Quels critères seront retenus par le comité de sélection, formé par Jacques Cathelineau, Guillaume Chiellino et le vice-président en charge du haut-niveau olympique, Jean-Pierre Salou, pour choisir l’heureux élu par série ? Ce sont des critères totalement confidentiels,répond Jacques Cathelineau. Quand je suis arrivé à la tête de la DTN en 2013, j’ai constaté que les critères de sélection des coureurs français étaient publiés partout, ce qui n’était pas le cas des autres grandes nations de voile. J’ai depuis mis en place un système de confidentialité. C’est un vrai enjeu stratégique, car si vous les communiquez en identifiant des épreuves, les étrangers peuvent interférer sur votre sélection avec des deuxièmes ou troisièmes couteaux qui vont aller gêner les bateaux français qu’ils ne veulent pas voir sélectionnés. Ce sont des choses qui se sont déjà produites. Aujourd’hui, les candidats à la sélection signent un accord de confidentialité sur ces critères, que nous leur communiquons ensuite, eux seuls les connaissent.” La sélection sera connue “au plus tard fin mars 2020” selon le DTN qui ajoute : “Il est cependant possible qu’on l’annonce de manière échelonnée selon les séries.”

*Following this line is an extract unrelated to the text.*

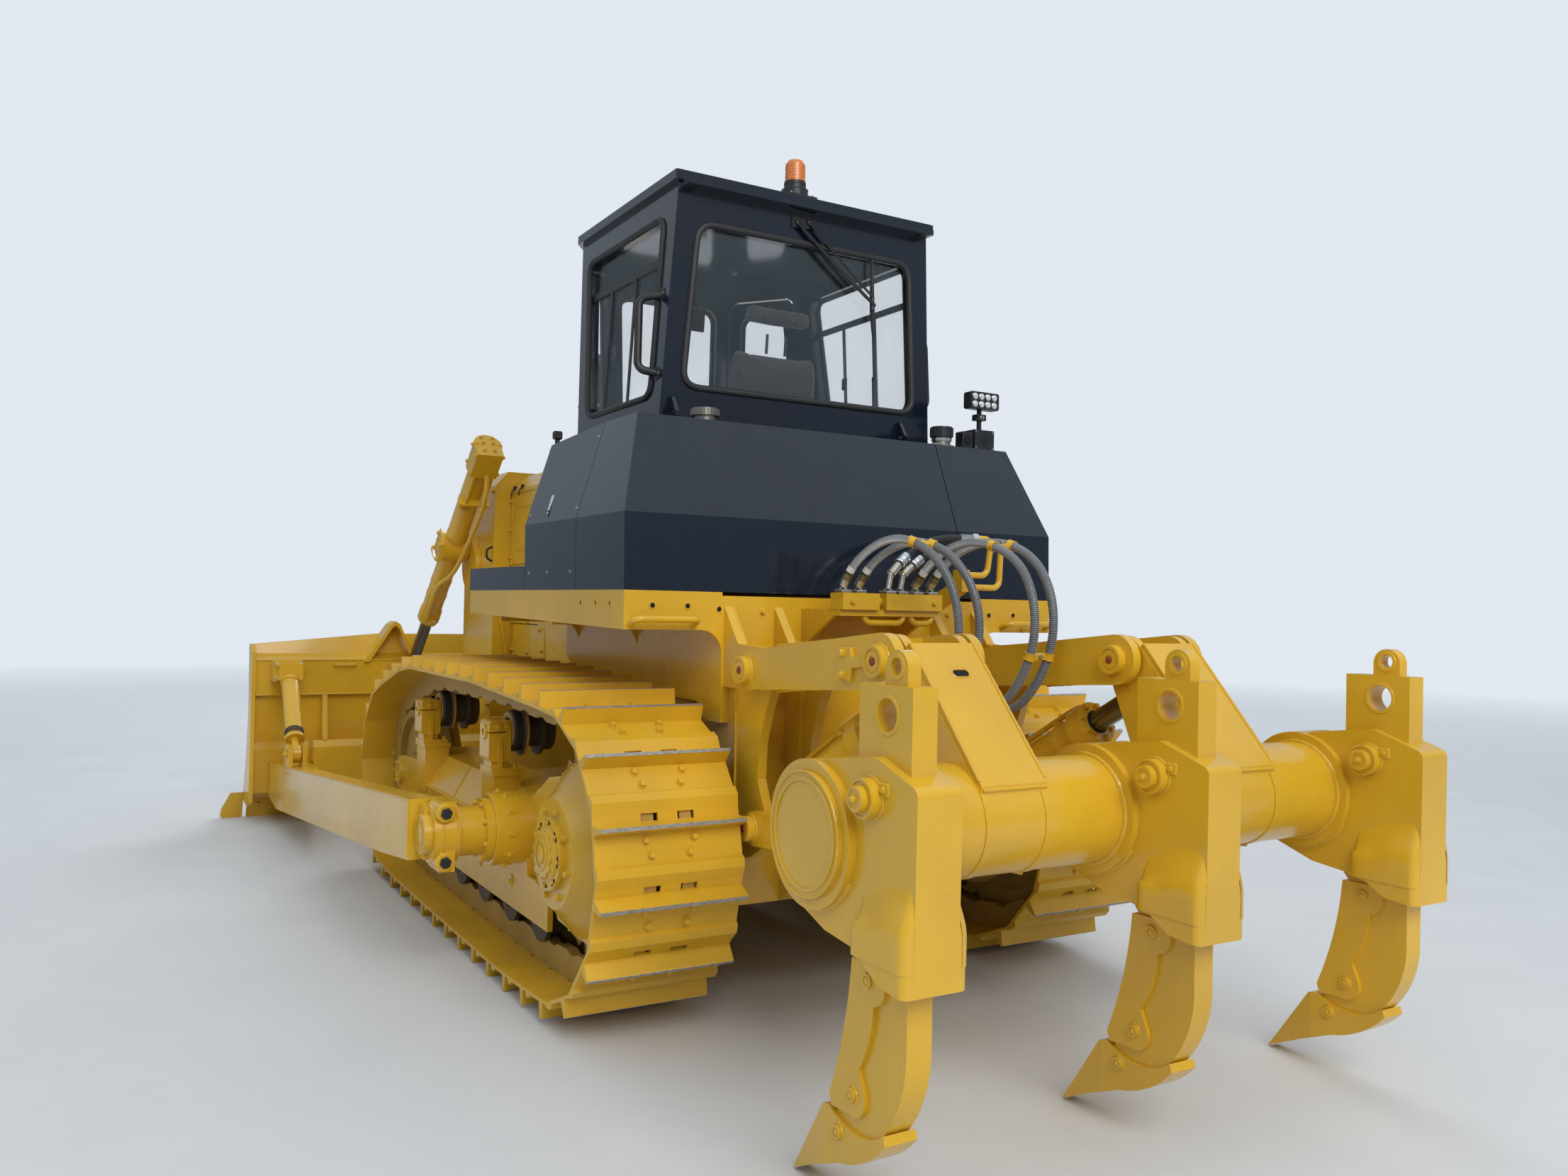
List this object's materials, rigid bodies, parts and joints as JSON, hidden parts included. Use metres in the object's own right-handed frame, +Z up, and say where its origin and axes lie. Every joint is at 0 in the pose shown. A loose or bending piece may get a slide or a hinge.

L’objectif à Tokyo ? Il a été fixé par le président de la FFvoile, Nicolas Hénard : “C’est de faire mieux qu’à Rio, dans la perspective de faire un résultat exceptionnel à Marseille, c’est-à-dire un résultat qui n’a jamais été fait. Donc pour Tokyo, il faudra faire mieux que trois médailles, dont une d’or, pour être en ordre de marche pour Marseille”, répond Jacques Cathelineau qui dispose pour cela d’une enveloppe plus confortable, dont il ne précise pas le montant : “Nous avons une augmentation sensible de nos moyens que nous avons négociée avec la nouvelle Agence nationale du sport – qui existait depuis un an sous forme de cellule de préfiguration. Depuis le début de la PO (préparation olympique), nous ne sommes pas freinés par des contraintes budgétaires“.

Paris 2024 en ligne de mire

Si Tokyo 2020 reste l’objectif prioritaire du moment, la FFVoile a déjà commencé à travailler sur l’olympiade suivante qui s’achèvera par des Jeux à la maison, en l’occurrence à Marseille pour la voile. On est en anticipation complète, à la fois sur l’aspect organisation des Jeux et du site, en lien avec le COJO, mais aussi pour la PO, que nous avons engagée avec des jeunes qui ne peuvent pas espérer être présents en 2020″, explique le DTN. Guillaume Chiellino ajoute : “Aujourd’hui, aucun des athlètes de l’équipe de France actuelle n’a dit qu’il arrêtait après 2020, donc potentiellement, il faudra compter sur eux, d’autant que la voile est un sport à maturation tardive. Mais, derrière eux, on a une liste d’une trentaine d’athlètes qui ont envie de bousculer cette hiérarchie et qu’on essaie d’accompagner pour qu’ils puissent jouer aux avant-postes en 2024.”

Parallèlement, la Fédération réfléchit à la meilleure manière d’appréhender les nouvelles épreuves prévues en 2024, notamment celle de course au large mixte“Nous avons des gens extrêmement mûrs en France en course au large, donc on va construire le système de sélection avec eux. Notre principe directeur est d’affirmer : nous sommes chez nous, nous avons contribué à créer cette épreuve, on y va pour la gagner. Donc, on va tout faire pour que l’équipage mixte choisi soit le meilleur du moment, nous ne sommes pas là pour récompenser telle ou telle filière de formation.” Comment s’y prendre ? La réflexion est en cours : “Est-ce qu’il faut sélectionner l’homme de son côté, la femme du sien, et ensuite fabriquer un équipage, ou au contraire d’abord former des équipages mixtes et faire ensuite une sélection ? Tout est ouvert”, poursuit le DTN.  Avant de conclure, à propos du choix du bateau, sur lequel World Sailing devrait se prononcer en fin d’année : “Au sein de la fédération, pour des raisons économiques évidentes, on se dit que plus tard on connaît le support, mieux c’est.”